The deployment of UN peacekeeping troops last week "is a major commitment from the international community and the peacekeeping mission, and [is] a sort of contract between the international community and the country where it deploys," Under-Secretary-General for Peacekeeping Operations Jean-Marie Guéhenno said on his arrival yesterday.

Also arriving yesterday were three human rights experts appointed by Acting High Commissioner for Human Rights Bertrand Ramcharan.

They are to conduct an independent investigation into the fatal confrontations that took place late last month in Côte d'Ivoire when protesters staged anti-government marches in Abidjan, the commercial capital, and Yamoussoukro, the political capital.

Mr. Guéhenno had come to Côte d'Ivoire, along with representatives of the Monitoring Committee established under the 2003 Linas-Marcoussis peace agreement, to discuss with senior Ivorian officials the best way to re-launch the peace process because, he said, "I won't hide it from you - today we are all preoccupied with observing that some things have not only not advanced, they have even regressed."

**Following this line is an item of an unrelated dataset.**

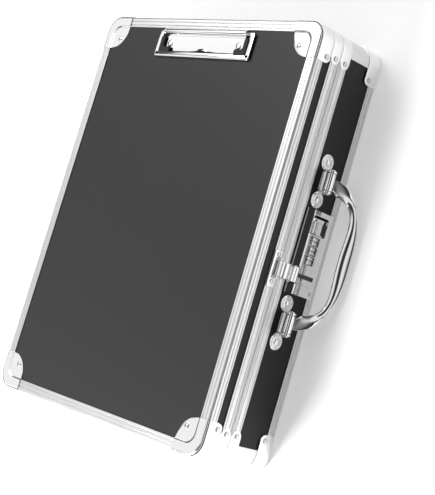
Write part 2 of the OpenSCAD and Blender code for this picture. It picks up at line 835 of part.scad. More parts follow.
module lock_screw_holes() {
    for (s = [-1, 1])
        rod_x([wall_in_x - 2, s * lock_screw_y, lock_screw_z], lock_screw_r + shank_gap, board_t + 6);
}
module cover_screw_hole() {
    rod_x([lock_x - 5, cover_screw_y, cover_screw_z], lock_screw_r + shank_gap, 10);
}
module lock_body() {
    shaft_len = 3 * dial_pitch + 3;
    window = dial_t / 2 + dial_side_gap;
    color([0.86, 0.86, 0.88]) difference() {
        union() {
            difference() {
                translate([0, lock_half, 0]) rotate([90, 0, 0])
                    linear_extrude(2 * lock_half) lock_section();
                block([board_x - 1, lock_cav_y0, lock_cav_z0],
                      [lock_x - lock_plate, lock_cav_y1, lock_ledge_z]);
                block([board_x - 1, notch_y1 - 1, lock_ledge_z - 0.5],
                      [channel_x, lock_cav_y1, lock_cav_z1]);
            }
            for (s = [-1, 1])
                block([dial_x - 2.5, dial_y + s * rib_at - rib_t / 2, dial_z - 4],
                      [lock_x - 1, dial_y + s * rib_at + rib_t / 2, dial_z + 4]);
        }
        // windows of the dials and of the slide button
        for (i = [0 : 2])
            block([lock_x - 2 * lock_plate, dial_at(i) - window, dial_z - dial_window_z],
                  [lock_x + 1, dial_at(i) + window, dial_z + dial_window_z]);
        block([lock_x - 2 * lock_plate, button_y0, button_z0], [lock_x + 1, button_y1, button_z1]);
        // notch of the hasp, open to the rim and to the outside
        block([board_x + 1, notch_y0, notch_z], [lock_x + 1, notch_y1, lock_z1 + 1]);
        block([board_x + 1, notch_y1 - 1, lock_ledge_z - 0.5], [channel_x, notch_y1 + 2, lock_cav_z1]);
        // long slot and the seat of the end cover
        block([lock_x - slot_deep, slot_y0, lock_z0 - 1], [lock_x + 1, slot_y1, notch_z + 1]);
        block([lock_x - cover_t, -lock_half - 1, lock_z0 - 1], [lock_x + 1, cover_y1, notch_z - 1]);
        cover_screw_hole();
        rod_y([dial_x, dial_y - shaft_len / 2, dial_z], dial_shaft_r + pin_gap, shaft_len);
        lock_screw_holes();
    }
}
module lock_end_cover() {
    color([0.86, 0.86, 0.88]) difference() {
        block([lock_x - cover_t, -lock_half, lock_z0 + 0.3],
              [lock_x, cover_y1 - cover_gap, notch_z - 1 - cover_gap]);
        cover_screw_hole();
    }
}
module lock_backplate() {
    x1 = wall_in_x;
    color([0.6, 0.6, 0.62]) difference() {
        union() {
            block([x1 - lock_back_t, lock_cav_y0 - lock_lip, lock_cav_z0 - 3.8],
                  [x1, lock_cav_y1 + lock_lip, lock_cav_z1 + lock_lip]);
            block([lock_back_x, lock_cav_y0, lock_cav_z0], [x1, lock_cav_y1, lock_cav_z1]);
        }
        block([lock_back_x + lock_back_t, lock_cav_y0 + lock_back_t, lock_cav_z0 + lock_back_t],
              [x1 + 1, lock_cav_y1 - lock_back_t, lock_cav_z1 - lock_back_t]);
        lock_screw_holes();
    }
}
module lock_screws() {
    color([0.7, 0.7, 0.72]) {
        rod_x([lock_x - 4, cover_screw_y, cover_screw_z], lock_screw_r, 4.1);
        translate([lock_x, cover_screw_y, cover_screw_z]) rotate([0, 90, 0]) difference() {
            dome(1.9, 0.8);
            translate([-3, -0.25, 0.4]) cube([6, 0.5, 1]);
        }
        for (s = [-1, 1]) {
            rod_x([wall_in_x - lock_back_t, s * lock_screw_y, lock_screw_z], lock_screw_r, board_t + 3);
            translate([wall_in_x - lock_back_t, s * lock_screw_y, lock_screw_z])
                rotate([0, -90, 0]) dome(1.7, 0.8);
        }
    }
}
module lock_slider() {
    x1 = lock_x - lock_plate - slider_gap;
    scoop_r = 8.5;
    color([0.9, 0.9, 0.92]) difference() {
        union() {
            block([x1 - slider_t, slider_y0, button_z0 - slider_lap], [x1, slider_y1, lock_ledge_z - 0.1]);
            block([x1 - slider_t, button_y0 + button_gap, button_z0 + button_gap],
                  [lock_x + button_up, button_y1 - slide_travel - button_gap, button_z1 - button_gap]);
        }
        translate([lock_x + 6, button_y0 + 4, button_z0 + 5]) sphere(scoop_r);
    }
}
module lock_bolt() {
    x0 = board_x + 1.4;
    y1 = slider_y1 - 2;
    color([0.65, 0.65, 0.67]) {
        block([x0, notch_y1 - 2.5, bolt_z0], [x0 + bolt_t, y1, bolt_z1]);
        block([x0, slider_y0 + 3, 28], [x0 + 0.9, y1, bolt_z0 + 0.4]);
        block([x0 - 3, notch_y1 + 2, 31], [x0 + bolt_t, notch_y1 + 3.2, bolt_z1]);
    }
}
module slider_spring() {
    spring_r = 1.2;
    spring_len = 24;
    color([0.6, 0.6, 0.62]) difference() {
        rod_y([board_x - 0.4, notch_y1 + 3.4, spring_z], spring_r, spring_len);
        rod_y([board_x - 0.4, notch_y1 + 3, spring_z], spring_r - 0.3, spring_len + 1);
    }
}
module dial_shaft() {
    half = 1.5 * dial_pitch + 1.4;
    color([0.7, 0.7, 0.72]) rod_y([dial_x, dial_y - half, dial_z], dial_shaft_r, 2 * half);
}
module dial(i) {
    color([0.55, 0.55, 0.57]) difference() {
        rod_y([dial_x, dial_at(i) - dial_t / 2, dial_z], dial_r, dial_t);
        rod_y([dial_x, dial_at(i) - dial_t, dial_z], dial_shaft_r + pin_gap, 2 * dial_t);
    }
}
module dial_1() { dial(0); }
module dial_2() { dial(1); }
module dial_3() { dial(2); }

// ---------- hasp ----------

hasp_rivet_ys = [hasp_y + 10.5, hasp_y - 11];
hasp_rivet_z = lid_z + 5.2;
module hasp_holes() {
    for (y = hasp_rivet_ys)
        rod_x([wall_in_x - 1, y, hasp_rivet_z], shank_r + shank_gap, side_t + 2);
}
module hasp_plate() {
    lug_mid = flap_w / 2 + hasp_lug_gap + hasp_lug_t / 2;
    color([0.85, 0.85, 0.86]) difference() {
        union() {
            block([hw, hasp_y - 15.5, lid_z + 0.3], [hw + leaf_t, hasp_y + 13.5, lid_z + rim_h]);
            for (s = [-1, 1]) {
                y0 = hasp_y + s * lug_mid - hasp_lug_t / 2;
                block([hw, y0, hasp_z - 1], [hasp_x, y0 + hasp_lug_t, hasp_z + 1]);
                rod_y([hasp_x, y0, hasp_z], hasp_r, hasp_lug_t);
            }
        }
        rod_y([hasp_x, hasp_y - flap_w, hasp_z], hasp_pin_r + pin_gap, 2 * flap_w);
        hasp_holes();
    }
}
module hasp_flap() {
    w = flap_w / 2;
    color([0.88, 0.88, 0.9]) difference() {
        union() {
            rod_y([hasp_x, hasp_y - w, hasp_z], hasp_r, flap_w);
            block([flap_x0, hasp_y - w, flap_z0], [flap_x0 + flap_t, hasp_y + w, hasp_z]);
            block([hw + 0.4, hasp_y - staple_w / 2, flap_z0],
                  [flap_x0, hasp_y + staple_w / 2, flap_z0 + staple_h]);
        }
        rod_y([hasp_x, hasp_y - flap_w, hasp_z], hasp_pin_r + pin_gap, 2 * flap_w);
    }
}
module hasp_pin() {
    color([0.7, 0.7, 0.72])
        rod_y([hasp_x, hasp_y - hasp_pin_half, hasp_z], hasp_pin_r, 2 * hasp_pin_half);
}
module hasp_rivets() {
    color([0.75, 0.75, 0.77]) for (y = hasp_rivet_ys)
        rivet_to_x([hw + leaf_t, y, hasp_rivet_z], small_rivet_r, small_rivet_head, leaf_t + side_t);
}

// ---------- clip ----------

clip_rivet_y = clip_y - 10.5;
module clip_rivet_holes() {
    for (s = [-1, 1])
        rod_z([clip_x + s * clip_rivets_apart / 2, clip_rivet_y, roof_z - 1],
              shank_r + shank_gap, board_t + 4);
}
module clip_base() {
    half = clip_w / 2;
    roll_half = clip_lug_x - 0.3;
    color([0.9, 0.9, 0.92]) difference() {
        translate([clip_x, 0, 0]) difference() {
            union() {
                block([-half, clip_y - 17, panel_z1], [half, clip_y - 2.5, panel_z1 + clip_t]);
                block([-half, clip_y - 3, panel_z1], [half, clip_y - 1, clip_z]);
                rod_x([-roll_half, clip_y, clip_z], roll_r, 2 * roll_half);
            }
            rod_x([-roll_half + 1.5, clip_y, clip_z], roll_r - 0.6, 2 * roll_half - 3);
            rod_x([-jaw_w, clip_y, clip_z], clip_pin_r + pin_gap, 2 * jaw_w);
        }
        clip_rivet_holes();
    }
}
module clip_pin() {
    half = clip_lug_x + clip_lug_t + 1;
    color([0.7, 0.7, 0.72]) rod_x([clip_x - half, clip_y, clip_z], clip_pin_r, 2 * half);
}
module clip_spring() {
    spring_half = 12;
    color([0.6, 0.6, 0.62]) difference() {
        rod_x([clip_x - spring_half, clip_y, clip_z], roll_r - 0.8, 2 * spring_half);
        rod_x([clip_x - spring_half - 1, clip_y, clip_z], clip_pin_r + 0.3, 2 * spring_half + 2);
    }
}
module clip_jaw() {
    half = jaw_w / 2;
    color([0.88, 0.88, 0.9]) translate([clip_x, 0, 0]) difference() {
        union() {
            for (s = [0, 1]) mirror([s, 0, 0]) {
                block([half - jaw_arm_w, jaw_bar_y, jaw_z0], [half, clip_y + 1, jaw_z0 + clip_t]);
                rod_x([clip_lug_x, clip_y, clip_z], roll_r, clip_lug_t);
                block([clip_lug_x, clip_y - 1, jaw_z0], [half, clip_y + 1, jaw_z0 + clip_t]);
            }
            rod_x([-half, jaw_bar_y, panel_z1 + jaw_bar_r + 0.3], jaw_bar_r, jaw_w);
            block([-half, jaw_bar_y, jaw_z0], [half, jaw_bar_y + jaw_lip_w, jaw_z0 + clip_t]);
        }
        rod_x([-jaw_w, clip_y, clip_z], clip_pin_r + pin_gap, 2 * jaw_w);
    }
}
module clip_grips() {
    x1 = jaw_w / 2 - jaw_arm_w;
    y0 = jaw_bar_y + jaw_lip_w;
    z0 = panel_z1 + 1.3;
    color([0.04, 0.04, 0.04]) translate([clip_x, 0, 0]) for (s = [0, 1]) mirror([s, 0, 0]) difference() {
        block([x1 - grip_side, y0, z0], [x1, y0 + grip_side, z0 + 1.7]);
        block([x1 - 2 * grip_side, y0 + grip_inner, z0 - 1],
              [x1 - grip_inner, y0 + 2 * grip_side, z0 + 3]);
    }
}
module clip_rivets() {
    color([0.75, 0.75, 0.77]) for (s = [-1, 1])
        translate([clip_x + s * clip_rivets_apart / 2, clip_rivet_y, panel_z1 + clip_t])
            rivet(clip_rivet_r, clip_rivet_head, board_t + clip_t);
}

base_panel();
base_wall_lock();
base_wall_hinge();
base_wall_ends();
base_edge_lock();
base_edge_hinge();
base_edge_ends();
base_rim_lock();
base_rim_hinge();
base_rim_ends();
base_corner_posts();
base_corner_caps();
base_rim_brackets();
base_rivets();
base_lining();
hinge_leaf_base();
hinge_pin();
hinge_rivets_base();
handle_brackets();
handle_bracket_rivets();
handle_pins();
handle();
lock_body();
lock_backplate();
lock_end_cover();
lock_screws();
lock_slider();
lock_bolt();
slider_spring();
dial_shaft();
dial_1();
dial_2();
dial_3();
lid_panel();
lid_wall_lock();
lid_wall_hinge();
lid_wall_ends();
lid_edge_lock();
lid_edge_hinge();
lid_edge_ends();
lid_rim_lock();
lid_rim_hinge();
lid_rim_ends();
lid_corner_posts();
lid_corner_caps();
lid_rim_brackets();
lid_rivets();
lid_lining();
hinge_leaf_lid();
hinge_rivets_lid();
hasp_plate();
hasp_flap();
hasp_pin();
hasp_rivets();
clip_base();
clip_jaw();
clip_grips();
clip_pin();
clip_spring();
clip_rivets();
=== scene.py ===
# %% [markdown]
# # An aluminium attache case with a clip on its lid
# The case is black laminated board held in ribbed aluminium extrusions, with pressed and plated
# corner caps, a cast handle, a lock with three number dials and a spring clip for papers.
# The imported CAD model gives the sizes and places. This file dresses it: most metal pieces are
# new surfaces, worked out as arrays of points, and each finish is a procedural material.

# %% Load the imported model
import math

import bmesh
import bpy
import numpy as np
from mathutils import Matrix, Vector


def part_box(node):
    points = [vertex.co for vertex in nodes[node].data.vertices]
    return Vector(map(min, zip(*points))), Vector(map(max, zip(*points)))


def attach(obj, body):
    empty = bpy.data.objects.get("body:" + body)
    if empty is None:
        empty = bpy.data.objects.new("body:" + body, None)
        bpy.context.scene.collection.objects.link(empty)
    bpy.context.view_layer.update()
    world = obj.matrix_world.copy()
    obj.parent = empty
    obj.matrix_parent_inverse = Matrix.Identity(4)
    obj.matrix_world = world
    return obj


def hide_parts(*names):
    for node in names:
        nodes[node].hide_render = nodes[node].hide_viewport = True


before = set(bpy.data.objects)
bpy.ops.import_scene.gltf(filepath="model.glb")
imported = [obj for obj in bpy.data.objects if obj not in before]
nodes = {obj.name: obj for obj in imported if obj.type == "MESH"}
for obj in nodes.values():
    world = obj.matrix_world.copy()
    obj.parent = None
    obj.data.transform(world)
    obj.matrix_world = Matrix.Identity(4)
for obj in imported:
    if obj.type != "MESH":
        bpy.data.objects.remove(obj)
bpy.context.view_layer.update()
MM = 0.001
print("nodes in the frame:", len(nodes))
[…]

"There is an international community commitment and there must be the same commitment from all Ivorians so that tomorrow the people of Côte d'Ivoire will have the peace they wait for and deserve," he added.

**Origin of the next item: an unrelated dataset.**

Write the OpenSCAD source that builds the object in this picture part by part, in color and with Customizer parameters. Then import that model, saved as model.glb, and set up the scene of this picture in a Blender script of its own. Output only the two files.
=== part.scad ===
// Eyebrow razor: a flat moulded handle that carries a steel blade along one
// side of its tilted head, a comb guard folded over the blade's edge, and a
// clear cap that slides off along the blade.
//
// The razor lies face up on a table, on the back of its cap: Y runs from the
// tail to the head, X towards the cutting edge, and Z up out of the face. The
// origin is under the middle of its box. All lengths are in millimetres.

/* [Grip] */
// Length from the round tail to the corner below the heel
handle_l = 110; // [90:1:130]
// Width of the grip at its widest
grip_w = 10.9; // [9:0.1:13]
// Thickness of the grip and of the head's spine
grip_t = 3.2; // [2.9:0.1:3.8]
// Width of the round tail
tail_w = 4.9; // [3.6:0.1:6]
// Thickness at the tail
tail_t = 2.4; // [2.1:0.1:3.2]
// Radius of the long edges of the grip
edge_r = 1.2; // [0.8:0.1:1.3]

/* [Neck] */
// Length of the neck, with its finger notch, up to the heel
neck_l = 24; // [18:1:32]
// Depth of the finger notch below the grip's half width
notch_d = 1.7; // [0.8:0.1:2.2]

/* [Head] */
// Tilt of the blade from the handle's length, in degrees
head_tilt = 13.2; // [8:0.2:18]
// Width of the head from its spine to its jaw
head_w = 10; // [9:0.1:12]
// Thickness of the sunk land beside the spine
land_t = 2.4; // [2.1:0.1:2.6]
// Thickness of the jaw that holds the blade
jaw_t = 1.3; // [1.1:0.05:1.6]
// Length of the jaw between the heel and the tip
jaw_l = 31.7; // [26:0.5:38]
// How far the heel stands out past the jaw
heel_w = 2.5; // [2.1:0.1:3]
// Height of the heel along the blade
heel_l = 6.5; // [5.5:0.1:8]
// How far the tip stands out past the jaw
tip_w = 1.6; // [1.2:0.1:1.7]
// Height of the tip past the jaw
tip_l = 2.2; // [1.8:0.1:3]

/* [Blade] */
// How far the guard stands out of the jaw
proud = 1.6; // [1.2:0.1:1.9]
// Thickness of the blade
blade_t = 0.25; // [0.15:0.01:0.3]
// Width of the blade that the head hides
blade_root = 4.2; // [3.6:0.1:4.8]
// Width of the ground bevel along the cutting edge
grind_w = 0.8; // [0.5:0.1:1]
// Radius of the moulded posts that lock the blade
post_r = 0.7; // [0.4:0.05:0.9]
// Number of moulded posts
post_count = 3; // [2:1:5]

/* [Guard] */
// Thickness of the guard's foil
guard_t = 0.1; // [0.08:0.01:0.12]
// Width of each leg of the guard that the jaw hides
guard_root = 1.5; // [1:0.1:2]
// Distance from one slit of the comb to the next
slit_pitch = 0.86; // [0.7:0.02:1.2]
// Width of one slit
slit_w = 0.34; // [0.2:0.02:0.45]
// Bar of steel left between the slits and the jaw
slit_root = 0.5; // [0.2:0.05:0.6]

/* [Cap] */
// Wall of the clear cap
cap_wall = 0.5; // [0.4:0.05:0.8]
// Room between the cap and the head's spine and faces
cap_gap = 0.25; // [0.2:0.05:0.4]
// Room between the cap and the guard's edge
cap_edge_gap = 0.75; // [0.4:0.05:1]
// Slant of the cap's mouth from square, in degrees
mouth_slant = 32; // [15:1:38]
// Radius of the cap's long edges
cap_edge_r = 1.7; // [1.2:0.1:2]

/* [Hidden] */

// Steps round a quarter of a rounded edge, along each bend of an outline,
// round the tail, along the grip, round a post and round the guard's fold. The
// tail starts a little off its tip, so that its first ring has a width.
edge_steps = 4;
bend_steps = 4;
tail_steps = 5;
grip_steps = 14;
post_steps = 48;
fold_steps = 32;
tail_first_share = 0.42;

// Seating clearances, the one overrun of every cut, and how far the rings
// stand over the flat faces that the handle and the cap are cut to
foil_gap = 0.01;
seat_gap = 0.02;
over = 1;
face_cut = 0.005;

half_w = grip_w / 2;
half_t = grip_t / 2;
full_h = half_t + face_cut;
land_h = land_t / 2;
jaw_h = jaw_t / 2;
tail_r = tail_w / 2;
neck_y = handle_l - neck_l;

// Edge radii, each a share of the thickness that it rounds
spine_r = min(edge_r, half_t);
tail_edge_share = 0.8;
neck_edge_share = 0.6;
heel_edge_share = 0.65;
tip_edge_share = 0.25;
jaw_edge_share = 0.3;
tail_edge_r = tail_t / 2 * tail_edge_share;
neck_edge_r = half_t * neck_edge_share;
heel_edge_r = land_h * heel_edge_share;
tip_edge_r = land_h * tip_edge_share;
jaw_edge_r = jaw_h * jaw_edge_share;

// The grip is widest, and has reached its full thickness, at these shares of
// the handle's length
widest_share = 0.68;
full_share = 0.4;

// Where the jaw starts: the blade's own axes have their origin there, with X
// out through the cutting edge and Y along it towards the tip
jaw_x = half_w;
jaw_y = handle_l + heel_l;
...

Under the January 2003 peace agreement, the Monitoring Committee comprises the Special Representative of UN Secretary-General Kofi Annan, who coordinates the UN presence in the country through the UN Operation in Côte d'Ivoire, as well as representatives of the European Union, the Commission of the African Union (AU), the Executive Secretariat of the Economic Community for West African States (ECOWAS), the International Francophone Organization, the International Monetary Fund (IMF) and the World Bank, the Group of Eight most-industrialized countries (G-8) and France.

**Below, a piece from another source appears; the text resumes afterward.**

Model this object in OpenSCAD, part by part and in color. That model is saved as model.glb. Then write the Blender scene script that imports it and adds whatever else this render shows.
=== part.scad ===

During his visit, Mr. Guéhenno is scheduled to meet separately with President Laurent Gbagbo, the Transitional Government's Prime Minister, Seydou Elimane Diarra, and the Ministers of Foreign Affairs, Defence and National Security, as well as the head of the National Armed Forces of Côte d'Ivoire (FANCI). He will also briefly visit Ghana's President John Agyekum Kufuor, who has been involved in his neighbour's peace-building efforts.